Все наши страсти – всего лишь различные степени жара или холода нашей крови.
Умеренность в удаче – боязнь позора из-за собственной несдержанности или же страх потерять то, что имеешь.
Умеренность как воздержание: и хотелось бы откушать еще, да боязно, что будет плохо.
Всяк осуждает в другом то, что другие осуждают в нем самом.
Гордыня, словно ей прискучили ухищрения и череда преображений, уже в одиночку переиграв все роли человеческой комедии, надменно роняет маску и обнаруживает свое истинное лицо; поэтому, собственно говоря, надменность – сиятельное явление гордыни.
Для того чтобы быть способным к малому, необходимо предрасположение, противоположное тому, что требуется для таланта к великому.

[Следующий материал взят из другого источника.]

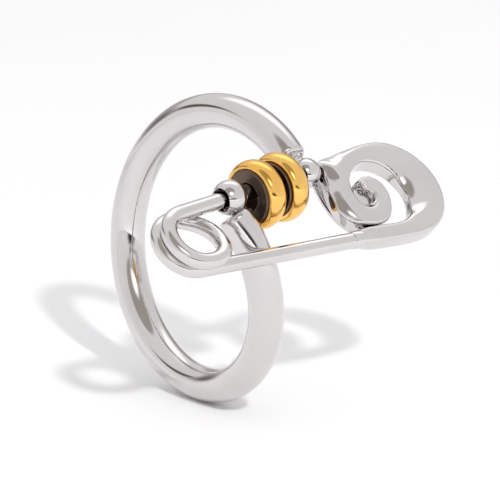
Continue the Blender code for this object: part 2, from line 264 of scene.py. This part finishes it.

Знать, какова мера твоего горя, – это уже род счастья.
Мы не бываем ни столь несчастны, как нам кажется, ни столь счастливы, как рассчитывали.
В несчастьях нас часто утешает некое удовлетворение от того, что нам позволительно казаться несчастными.
Когда бы мы могли поручиться за свою фортуну, то смогли бы отвечать за свои поступки.
Как можно поручиться за свои грядущие желания, когда в точности не знаешь, чего хочешь в данный момент?